Temel kuralların değişmesine doğaüstü korku türünde sıkça rastlanır. Zaten özünde korku anlatılarının yaptığı şey dünyayla kurduğumuz mantık ilişkisini parçalamak, güvenimizi kırmaktır.
‘Kuşlar’ öyküsü ve dolayısıyla filmi de kuşlara olan güvenimizi kırar. Özgürlüğü çağrıştıran kanat sesleri dehşet uyandırır. Gaga tıkırtıları, kanat hışırtıları nefesimizi keser. Tekinsiz türün aşinalık örtüsünü kaldırmasının en çarpıcı örneklerinden biri vardır karşımızda.
Hitchcock’un ‘Kuşlar’ının en çok altı çizilen noktası ve ilginç yanı bu olağandışı durumla ilgili hiçbir gerekçe verilmemesi, hiçbir neden sunulmamasıdır. Filmdeki bu radikal karar öyküde de mevcuttur.
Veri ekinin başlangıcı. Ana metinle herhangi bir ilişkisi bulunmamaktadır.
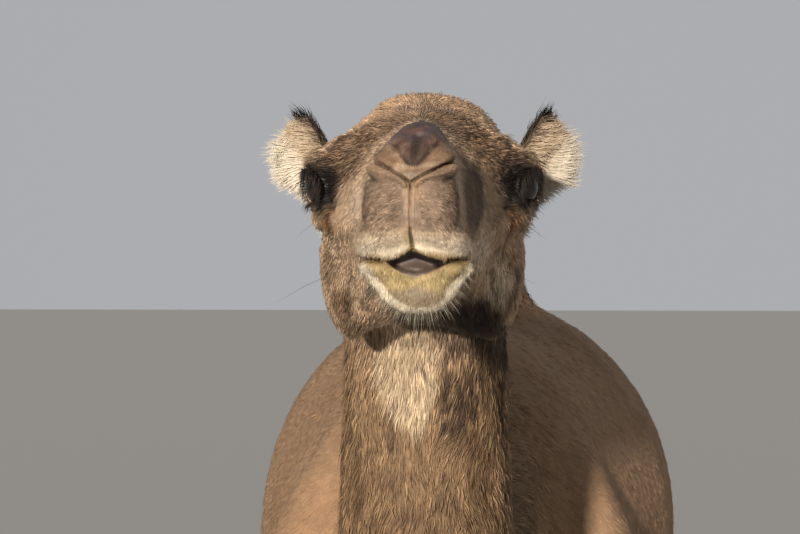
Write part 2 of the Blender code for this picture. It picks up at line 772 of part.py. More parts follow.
def material(name, colour, roughness):
    made = bpy.data.materials.new(name)
    made.use_nodes = True
    shader = made.node_tree.nodes["Principled BSDF"]
    shader.inputs["Base Color"].default_value = (*colour, 1)
    shader.inputs["Roughness"].default_value = roughness
    shader.inputs["Metallic"].default_value = 0.0
    return made


def dress():
    """Each piece's own material, and smooth shading that keeps the cuts sharp."""
    coats = {
        "head": ((0.36, 0.25, 0.17), 0.9),
        "jaw": ((0.50, 0.41, 0.27), 0.9),
        "ear": ((0.62, 0.53, 0.40), 0.95),
        "eye": ((0.02, 0.012, 0.008), 0.08),
        "neck": ((0.42, 0.30, 0.19), 0.95),
        "trunk": ((0.46, 0.31, 0.19), 0.9),
        "hump": ((0.43, 0.29, 0.18), 0.95),
        "tail": ((0.36, 0.25, 0.16), 0.9),
        "foreleg": ((0.47, 0.33, 0.21), 0.9),
        "hindleg": ((0.47, 0.33, 0.21), 0.9),
        "nail": ((0.09, 0.07, 0.055), 0.5),
    }
    for thing in bpy.context.scene.objects:
        kind = thing.name.split("_")[0]
        colour, roughness = coats[kind]
        thing.data.materials.clear()
        thing.data.materials.append(material(thing.name + "_finish", colour, roughness))
        thing.data.shade_smooth()
        thing.data.set_sharp_from_angle(angle=math.radians(50))


def main():
    for thing in list(bpy.data.objects):
        bpy.data.objects.remove(thing)
    upper_neck = part_body(make_body())
    head = make_head()
    for thing in [head, *part_head(head), upper_neck]:
        turned(thing)
    throat, up = Vector((0, EYE_Y + 0.205, EYE_Z - 0.140)), Vector((0, -0.30, 0.95)).normalized()
    slice_off(upper_neck, throat - up * GAP / 2, up)
    slice_off(head, throat + up * GAP / 2, -up)
    centre_on_floor()
    dress()


main()
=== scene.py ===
"""Finish of the life-size dromedary: skin, coat, eyes, lashes, whiskers, nails, camera, floor and light."""

import math

import bmesh
import bpy
import numpy as np
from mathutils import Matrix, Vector
from mathutils.bvhtree import BVHTree
from mathutils.kdtree import KDTree


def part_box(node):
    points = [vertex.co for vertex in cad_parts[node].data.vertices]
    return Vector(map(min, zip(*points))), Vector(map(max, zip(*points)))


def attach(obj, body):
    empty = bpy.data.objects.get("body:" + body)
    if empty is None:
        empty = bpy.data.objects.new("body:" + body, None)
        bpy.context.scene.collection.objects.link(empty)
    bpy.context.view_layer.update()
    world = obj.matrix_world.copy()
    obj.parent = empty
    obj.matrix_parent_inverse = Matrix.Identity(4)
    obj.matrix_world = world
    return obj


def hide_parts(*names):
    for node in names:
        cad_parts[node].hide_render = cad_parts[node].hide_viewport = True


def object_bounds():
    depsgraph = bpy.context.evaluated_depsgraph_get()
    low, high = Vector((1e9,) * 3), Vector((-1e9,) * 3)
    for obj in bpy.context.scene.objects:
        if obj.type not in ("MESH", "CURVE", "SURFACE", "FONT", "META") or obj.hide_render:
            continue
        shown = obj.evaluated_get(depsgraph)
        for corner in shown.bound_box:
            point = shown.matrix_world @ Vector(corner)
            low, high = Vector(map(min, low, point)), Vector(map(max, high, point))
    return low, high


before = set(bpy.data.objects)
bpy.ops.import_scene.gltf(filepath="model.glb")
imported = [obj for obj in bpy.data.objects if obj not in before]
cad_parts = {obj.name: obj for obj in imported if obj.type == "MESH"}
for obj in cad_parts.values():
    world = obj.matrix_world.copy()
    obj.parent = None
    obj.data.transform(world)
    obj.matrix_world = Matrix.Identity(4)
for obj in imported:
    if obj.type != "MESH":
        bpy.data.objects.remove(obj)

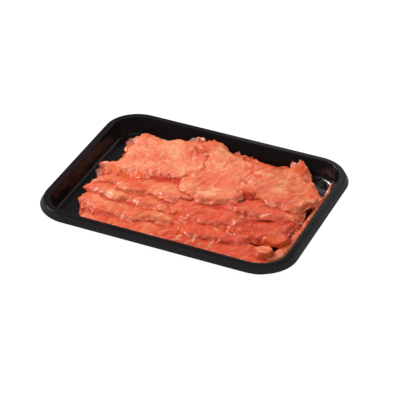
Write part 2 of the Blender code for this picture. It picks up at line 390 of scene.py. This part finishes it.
def tray_material():
    """Glossy black plastic, with a wet coat in one corner."""
    material = Material("tray_black", IOR=1.18, Coat_IOR=1.7, Coat_Roughness=0.30)
    place = material.place()
    patches = place.noise(22.0, 3.0)
    grain = place.noise(900.0, 2.0)
    ripple = place.noise(55.0, 1.0)
    material.set("Base Color", patches.mix(*TRAY_TONES))
    material.set("Roughness", 0.08 + patches * 0.08 + grain * 0.04)
    material.bump(ripple + grain * 0.03, 0.0006, 0.35)
    wet = sum(1.0 - place.distance_to(middle).between(radius * 0.4, radius * 1.2)
              for middle, radius in WET_PLACES)
    material.set("Coat Weight", wet * place.noise(260.0, 2.0).between(0.36, 0.55))
    return material.data


def skirt_material():
    """The duller finish of the tray's outer skirt."""
    material = Material("tray_skirt", IOR=1.12)
    place = material.place()
    grain = place.noise(600.0, 3.0)
    material.set("Base Color", grain.mix(*SKIRT_TONES))
    material.set("Roughness", 0.4 + grain * 0.2)
    material.bump(place.noise(140.0, 3.0), 0.0005, 0.5)
    return material.data


# ---------------------------------------------------------------- bed

class Bed:
    """The height of what already lies in the tray, on a fine grid."""

    def __init__(self):
        reach = SKIRT_FLARE + RIM_WIDTH
        self.xs = np.arange(TRAY_LOW.x + reach, TRAY_HIGH.x - reach, CELL)
        self.ys = np.arange(TRAY_LOW.y + reach, TRAY_HIGH.y - reach, CELL)
        self.x, self.y = np.meshgrid(self.xs, self.ys, indexing="ij")
        tray = BVHTree.FromPolygons(*plain_mesh(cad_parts["tray"]))
        self.bare = np.array([[self.drop(tray, x, y) for y in self.ys] for x in self.xs])
        self.height = self.bare.copy()

    @staticmethod
    def drop(tree, x, y):
        """The height at which something let fall at x, y meets a shape."""
        place = tree.ray_cast(Vector((x, y, 1.0)), Vector((0, 0, -1)))[0]
        return place.z if place else TRAY_HIGH.z

    def window(self, low, high):
        """The stretch of the grid between two corners."""
        i0, i1 = np.searchsorted(self.xs, (low[0], high[0]))
        j0, j1 = np.searchsorted(self.ys, (low[1], high[1]))
        return slice(i0, i1), slice(j0, j1)

    def read(self, window, values, x, y):
        """Values on a window of the grid, read in between its points."""
        u = np.clip((x - self.x[window][0, 0]) / CELL, 0, values.shape[0] - 1.001)
        v = np.clip((y - self.y[window][0, 0]) / CELL, 0, values.shape[1] - 1.001)
        i, j = u.astype(int), v.astype(int)
        du, dv = u - i, v - j
        return (values[i, j] * (1 - du) * (1 - dv) + values[i + 1, j] * du * (1 - dv)
                + values[i, j + 1] * (1 - du) * dv + values[i + 1, j + 1] * du * dv)


def plain_mesh(node):
    """Points and faces of a node's mesh."""
    return [v.co for v in node.data.vertices], [f.vertices[:] for f in node.data.polygons]


def around(values):
    """The mean of the four neighbours of each grid point."""
    padded = np.pad(values, 1, mode="edge")
    return (padded[2:, 1:-1] + padded[:-2, 1:-1] + padded[1:-1, 2:] + padded[1:-1, :-2]) / 4


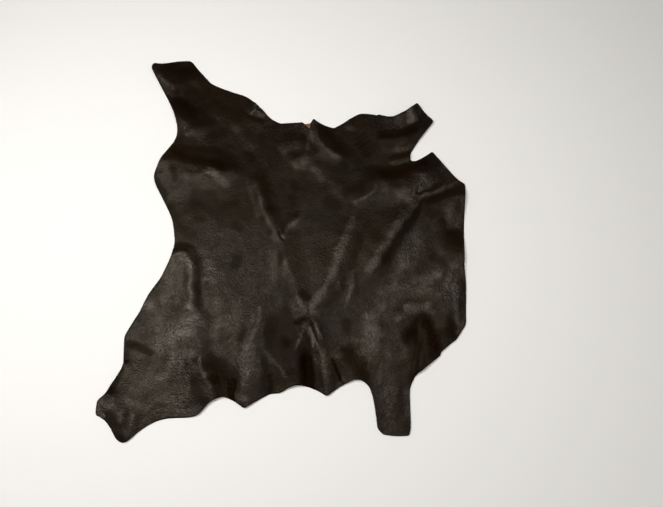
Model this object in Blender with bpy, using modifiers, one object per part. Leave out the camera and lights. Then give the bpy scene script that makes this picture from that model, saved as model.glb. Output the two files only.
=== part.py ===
# A whole small dressed skin, such as a goat's or lamb's, lying grain side up on a flat
# surface. It is one sheet of leather: a leg at each corner, the neck edge towards +Y and
# the rump edge towards -Y. The underside is the reference surface. It lies at z = 0
# wherever the skin touches down, and the folds lift it from there.

import math
from collections import namedtuple

import bmesh
import bpy
import numpy as np
from mathutils import Vector

MM = 0.001
NAME = "hide"
THICKNESS = 1.2 * MM  # garment weight leather
CELL = 15 * MM  # spacing of the grid that cuts the sheet into facets
EDGE_STEP = 12 * MM  # longest straight piece of the outline
LEAST_EDGE = 1.5 * MM  # points closer than this become one
CORNER_PIECES = 2  # straight pieces round each softened corner
CREST_BLUNTNESS = 0.15  # how round a creased fold's crest is, as a share of its flank
FLANK_POWER = 1.3  # 1 for straight flanks, more for flanks that flatten out at their foot
END_TAPER = 0.35  # share of a fold's course over which it rises or dies out
BLEND = 3.0  # how sharply crossing folds merge: 1 adds them, more keeps the higher one
CURVE_PIECES = 4  # straight pieces between two points of a fold's course

LEATHER = {"color": (0.012, 0.008, 0.005, 1.0), "roughness": 0.45, "metallic": 0.0}

# The outline runs clockwise, in millimetres from a mark near the skin's middle.
# bow is how far the edge from a corner to the next one swells outwards, or is hollow
# where it is negative. soft is how far from the corner its rounding starts.
Corner = namedtuple("Corner", "x y bow soft")
OUTLINE = {
    "left fore leg": (
        Corner(-335, 427, 1, 6),
        Corner(-330, 441, -1, 5),
        Corner(-302, 440, 4, 10),
        Corner(-241, 450, -2, 9),
        Corner(-189, 387, -2, 10),
    ),
    "neck edge": (
        Corner(-110, 356, 1, 10),
        Corner(-80, 334, 0, 6),
        Corner(-47, 296, -1, 10),
        Corner(-20, 282, 0, 3),
        Corner(32, 285, 0, 4),
        Corner(37, 277, 0, 3),
        Corner(50, 277, 0, 4),
        Corner(57, 289, -2, 3),
        Corner(105, 270, -1, 4),
        Corner(164, 307, 2, 9),
        Corner(207, 303, 0, 2),
        Corner(211, 306, -2, 3),
        Corner(246, 298, -4, 12),
    ),
    "right fore leg": (
        Corner(302, 333, -1, 4),
        Corner(330, 298, 0, 8),
        Corner(340, 286, 0, 7),
        Corner(322, 263, -2, 10),
        Corner(281, 201, 0, 8),
        Corner(281, 186, 0, 6),
        Corner(293, 184, -1, 6),
    ),
    "right flank": (
        Corner(333, 210, -2, 5),
        Corner(389, 137, 0, 6),
        Corner(404, 129, -1, 6),
        Corner(391, -30, 0, 12),
        Corner(389, -68, 0, 12),
        Corner(391, -100, 0, 12),
        Corner(385, -191, 0, 7),
        Corner(362, -224, -1, 5),
        Corner(329, -249, 0, 2),
        Corner(327, -256, 0, 3),
    ),
    "right hind leg": (
        Corner(274, -296, 0, 8),
        Corner(260, -322, 0, 12),
        Corner(260, -400, 0, 12),
        Corner(256, -415, 2, 4),
        Corner(203, -413, 0, 4),
        Corner(192, -401, -1, 5),
        Corner(183, -334, -7, 12),
    ),
    "rump edge": (
        Corner(150, -304, -3, 8),
        Corner(90, -339, -4, 6),
        Corner(29, -316, -2, 8),
        Corner(-5, -332, 0, 5),
        Corner(-27, -334, -1, 5),
        Corner(-79, -363, -3, 6),
        Corner(-124, -339, -1, 4),
        Corner(-150, -350, 0, 10),
        Corner(-171, -375, 1, 9),
        Corner(-198, -381, -1, 12),
        Corner(-248, -384, -4, 14),
    ),
    "left hind leg": (
        Corner(-308, -424, 0, 8),
        Corner(-320, -430, 0, 8),
        Corner(-334, -423, 0, 8),
        Corner(-350, -397, -3, 12),
        Corner(-381, -376, 1, 5),
        Corner(-380, -345, -1, 5),
        Corner(-362, -327, -1, 3),
        Corner(-336, -281, 0, 8),
        Corner(-335, -258, 0, 10),
    ),
    "left flank": (
        Corner(-339, -217, 1, 8),
        Corner(-311, -165, 1, 14),
        Corner(-288, -113, -2, 14),
        Corner(-263, -68, -2, 14),
        Corner(-248, -20, -3, 14),
        Corner(-261, 53, 0, 14),
        Corner(-300, 125, 3, 10),
        Corner(-303, 159, 2, 10),
        Corner(-267, 237, -1, 10),
        Corner(-261, 264, -3, 10),
        Corner(-283, 330, 0, 14),
    ),
}

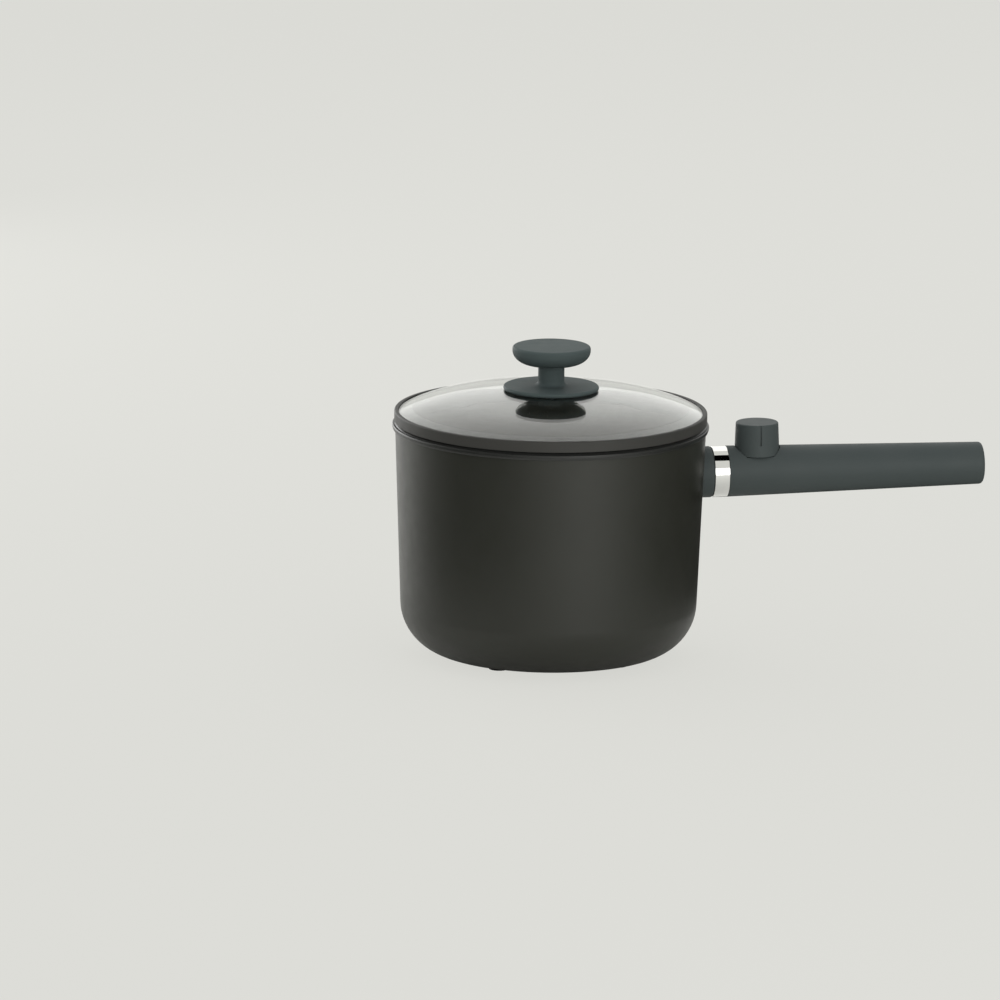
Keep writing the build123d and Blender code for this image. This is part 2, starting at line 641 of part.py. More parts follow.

Önce bu tip durumların olağan şüphelisi olan yabancılar paranoyası devreye girer: “Belki de Kuzey Kutbu’ndan gelen yabancı kuşlardır.” Ardından komplo teorileri yayılır: “Ruslar kuşları zehirlemişler.” Ama bu nedenlerin hepsi söylentiden ve asılsız iddialardan ibaret kalır. Yani hem dehşetin nedeni hem de çözümü hakkında kimsenin bir fikri yoktur.
Öykünün bir noktasında kontrolden çıkan kuşların kökünü kurutma planları konuşulur.
Ancak bu plan son derece rahatsız edici ve ürperticidir. Çünkü gökyüzünde kuşların uçmadığı bir dünya, kuşların saldırısından bile korkunçtur. İşte Daphne du Maurier’nin ‘Kuşlar’ının kan donduran şeytani yaratıcılığı da bu ikilemde saklıdır.